Electrically conductive and electromagnetic interference shielding of polyethylene composites with devisable carbon nanotube networks

Abstract

This paper reports a comparative study of the electrical and electromagnetic interference (EMI) shielding performance of three carbon nanotube/polyethylene (CNT/PE) composites with different conductive networks, i.e., segregated structure (s-CNT/PE), partially segregated structure (p-CNT/PE) and randomly distributed structure (r-CNT/PE). The s-CNT/PE composite exhibits superior electrical conductivity up to 2 orders of magnitude over that of p-CNT/PE and r-CNT/PE composites, at the same CNT loading. Only 5 wt% CNT addition in the s-CNT/PE composite realizes an excellent EMI shielding effectiveness (SE) as high as 46.4 dB, which is 20% and 46% higher than that for p-CNT/PE and r-CNT/PE composites, respectively.

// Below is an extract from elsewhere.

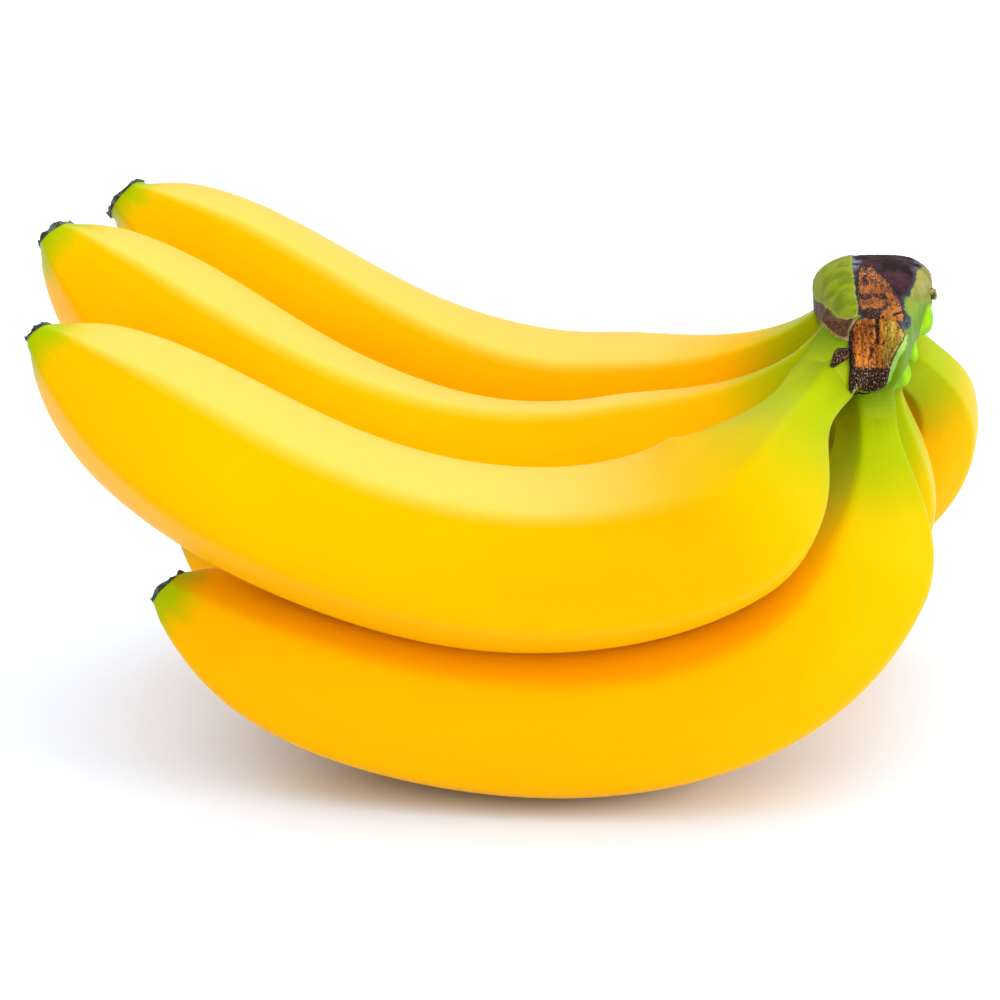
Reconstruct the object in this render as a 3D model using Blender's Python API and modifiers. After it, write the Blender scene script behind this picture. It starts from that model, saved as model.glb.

The selectively distributed CNTs at the interfaces between PE polyhedrons would certainly increase the effective CNT concentrations that form conducting pathways and thus increase the electrical conductivity and EMI SE in the s-CNT/PE composites. Such special structure also provides numerous interfaces that absorb the electromagnetic waves, resulting in an absorption-dominated shielding mechanism. Our work suggests that designing conductive networks in polymer composites is a promising approach to develop high-performance EMI shielding materials.